## TASK TO CARRY OUT
Where a line contains the word "axis", copy that line.

## SUPPLIED RECORDS
----

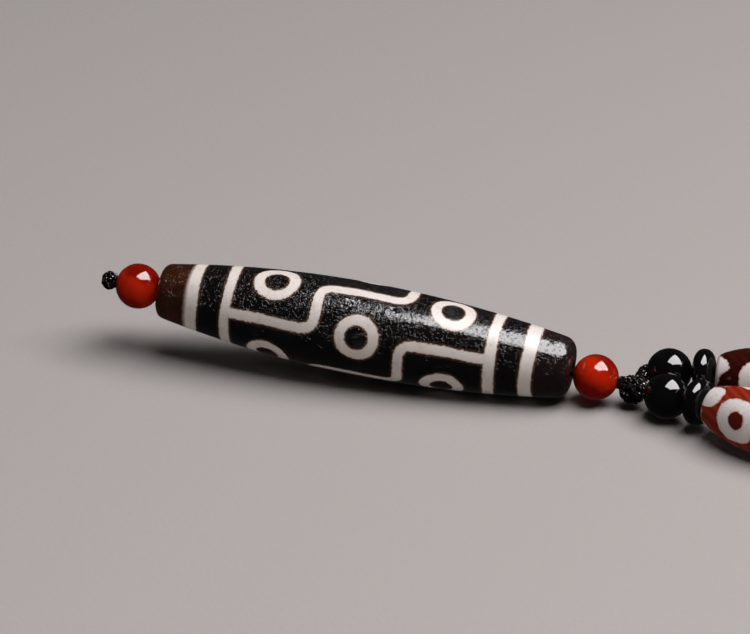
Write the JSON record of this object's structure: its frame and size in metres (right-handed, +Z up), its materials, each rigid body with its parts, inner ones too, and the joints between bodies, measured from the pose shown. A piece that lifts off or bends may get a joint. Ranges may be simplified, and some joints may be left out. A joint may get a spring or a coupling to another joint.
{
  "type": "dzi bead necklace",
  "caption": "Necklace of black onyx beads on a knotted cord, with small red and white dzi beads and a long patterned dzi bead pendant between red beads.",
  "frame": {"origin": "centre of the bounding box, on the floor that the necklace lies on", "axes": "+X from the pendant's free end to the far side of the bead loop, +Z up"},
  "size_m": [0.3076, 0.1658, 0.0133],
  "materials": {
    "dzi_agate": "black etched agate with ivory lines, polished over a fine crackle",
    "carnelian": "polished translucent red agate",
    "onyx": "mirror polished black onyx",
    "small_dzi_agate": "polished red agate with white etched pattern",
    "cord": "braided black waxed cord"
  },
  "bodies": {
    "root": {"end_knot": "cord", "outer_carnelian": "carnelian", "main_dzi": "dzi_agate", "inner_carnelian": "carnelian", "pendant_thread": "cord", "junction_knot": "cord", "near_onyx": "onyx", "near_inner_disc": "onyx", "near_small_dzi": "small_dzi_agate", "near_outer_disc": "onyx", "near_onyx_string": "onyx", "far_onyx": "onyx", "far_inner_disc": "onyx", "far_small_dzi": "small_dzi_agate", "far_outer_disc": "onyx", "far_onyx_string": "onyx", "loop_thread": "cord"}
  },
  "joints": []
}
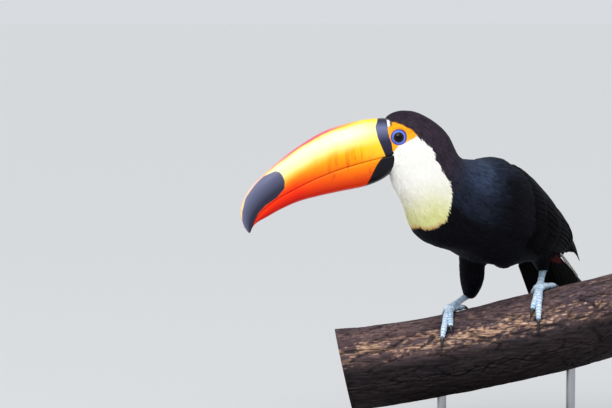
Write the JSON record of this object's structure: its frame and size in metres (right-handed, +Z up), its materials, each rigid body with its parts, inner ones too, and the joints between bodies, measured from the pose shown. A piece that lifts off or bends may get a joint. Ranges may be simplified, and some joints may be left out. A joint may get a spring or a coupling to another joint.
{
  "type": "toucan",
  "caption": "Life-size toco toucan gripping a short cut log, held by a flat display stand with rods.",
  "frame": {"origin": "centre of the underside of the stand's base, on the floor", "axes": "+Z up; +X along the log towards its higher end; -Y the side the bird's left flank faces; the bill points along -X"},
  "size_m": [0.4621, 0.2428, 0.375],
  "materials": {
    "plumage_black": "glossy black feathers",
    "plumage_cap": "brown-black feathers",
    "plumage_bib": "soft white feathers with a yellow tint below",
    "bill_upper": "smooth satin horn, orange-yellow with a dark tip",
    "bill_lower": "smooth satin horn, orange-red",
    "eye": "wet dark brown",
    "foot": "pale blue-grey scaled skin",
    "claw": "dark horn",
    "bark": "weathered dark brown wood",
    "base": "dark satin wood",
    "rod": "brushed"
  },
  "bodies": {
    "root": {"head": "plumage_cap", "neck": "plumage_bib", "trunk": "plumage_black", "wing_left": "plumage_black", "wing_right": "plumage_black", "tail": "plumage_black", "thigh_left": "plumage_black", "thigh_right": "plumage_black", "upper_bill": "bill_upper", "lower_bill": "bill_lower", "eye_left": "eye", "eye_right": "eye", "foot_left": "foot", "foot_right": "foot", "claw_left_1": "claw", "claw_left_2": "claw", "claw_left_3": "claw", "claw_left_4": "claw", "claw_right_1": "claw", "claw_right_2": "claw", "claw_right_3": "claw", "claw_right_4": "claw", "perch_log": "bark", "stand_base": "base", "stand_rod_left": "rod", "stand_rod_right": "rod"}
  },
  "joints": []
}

----

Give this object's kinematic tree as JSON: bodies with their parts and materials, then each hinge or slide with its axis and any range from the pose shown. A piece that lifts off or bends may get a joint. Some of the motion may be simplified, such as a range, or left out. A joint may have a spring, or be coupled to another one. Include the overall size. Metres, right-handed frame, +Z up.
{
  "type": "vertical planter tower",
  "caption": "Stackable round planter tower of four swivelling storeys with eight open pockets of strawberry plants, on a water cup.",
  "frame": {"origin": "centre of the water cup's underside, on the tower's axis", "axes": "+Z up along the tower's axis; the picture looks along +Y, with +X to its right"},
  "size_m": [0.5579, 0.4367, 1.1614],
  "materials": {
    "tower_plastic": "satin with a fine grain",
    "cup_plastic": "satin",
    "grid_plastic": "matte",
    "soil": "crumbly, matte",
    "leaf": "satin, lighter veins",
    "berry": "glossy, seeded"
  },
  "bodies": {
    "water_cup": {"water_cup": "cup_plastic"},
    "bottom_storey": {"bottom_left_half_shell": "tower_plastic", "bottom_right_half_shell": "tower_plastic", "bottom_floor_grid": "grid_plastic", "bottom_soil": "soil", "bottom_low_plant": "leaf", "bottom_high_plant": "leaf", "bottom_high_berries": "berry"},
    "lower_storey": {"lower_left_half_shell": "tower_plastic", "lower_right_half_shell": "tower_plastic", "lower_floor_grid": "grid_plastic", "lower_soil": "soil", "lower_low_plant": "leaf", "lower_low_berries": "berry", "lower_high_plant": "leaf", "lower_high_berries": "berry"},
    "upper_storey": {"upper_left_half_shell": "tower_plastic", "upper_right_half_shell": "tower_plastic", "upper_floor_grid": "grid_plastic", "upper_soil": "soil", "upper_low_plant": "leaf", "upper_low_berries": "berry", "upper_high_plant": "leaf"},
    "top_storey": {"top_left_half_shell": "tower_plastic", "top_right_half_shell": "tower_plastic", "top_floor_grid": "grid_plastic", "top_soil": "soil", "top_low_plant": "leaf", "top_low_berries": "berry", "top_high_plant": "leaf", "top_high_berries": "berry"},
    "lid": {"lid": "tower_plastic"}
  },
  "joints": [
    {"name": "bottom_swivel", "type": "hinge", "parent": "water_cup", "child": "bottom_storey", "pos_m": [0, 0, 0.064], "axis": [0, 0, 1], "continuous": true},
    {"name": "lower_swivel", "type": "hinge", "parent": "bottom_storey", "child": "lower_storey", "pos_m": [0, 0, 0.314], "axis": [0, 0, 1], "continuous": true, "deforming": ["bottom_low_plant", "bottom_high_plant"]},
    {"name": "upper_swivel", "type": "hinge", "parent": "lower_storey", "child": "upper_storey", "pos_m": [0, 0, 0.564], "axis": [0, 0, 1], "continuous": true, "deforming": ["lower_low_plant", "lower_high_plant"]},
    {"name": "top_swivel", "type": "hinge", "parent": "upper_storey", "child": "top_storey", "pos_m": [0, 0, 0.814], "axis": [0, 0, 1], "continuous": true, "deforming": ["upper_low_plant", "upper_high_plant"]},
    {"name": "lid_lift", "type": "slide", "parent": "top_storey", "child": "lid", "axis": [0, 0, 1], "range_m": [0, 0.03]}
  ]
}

----

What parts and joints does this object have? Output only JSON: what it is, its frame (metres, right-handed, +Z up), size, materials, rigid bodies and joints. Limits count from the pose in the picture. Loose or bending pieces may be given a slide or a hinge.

----

## THE ANSWER
Give this object's kinematic tree as JSON: bodies with their parts and materials, then each hinge or slide with its axis and any range from the pose shown. A piece that lifts off or bends may get a joint. Some of the motion may be simplified, such as a range, or left out. A joint may have a spring, or be coupled to another one. Include the overall size. Metres, right-handed frame, +Z up.
  "frame": {"origin": "centre of the water cup's underside, on the tower's axis", "axes": "+Z up along the tower's axis; the picture looks along +Y, with +X to its right"},
    {"name": "bottom_swivel", "type": "hinge", "parent": "water_cup", "child": "bottom_storey", "pos_m": [0, 0, 0.064], "axis": [0, 0, 1], "continuous": true},
    {"name": "lower_swivel", "type": "hinge", "parent": "bottom_storey", "child": "lower_storey", "pos_m": [0, 0, 0.314], "axis": [0, 0, 1], "continuous": true, "deforming": ["bottom_low_plant", "bottom_high_plant"]},
    {"name": "upper_swivel", "type": "hinge", "parent": "lower_storey", "child": "upper_storey", "pos_m": [0, 0, 0.564], "axis": [0, 0, 1], "continuous": true, "deforming": ["lower_low_plant", "lower_high_plant"]},
    {"name": "top_swivel", "type": "hinge", "parent": "upper_storey", "child": "top_storey", "pos_m": [0, 0, 0.814], "axis": [0, 0, 1], "continuous": true, "deforming": ["upper_low_plant", "upper_high_plant"]},
    {"name": "lid_lift", "type": "slide", "parent": "top_storey", "child": "lid", "axis": [0, 0, 1], "range_m": [0, 0.03]}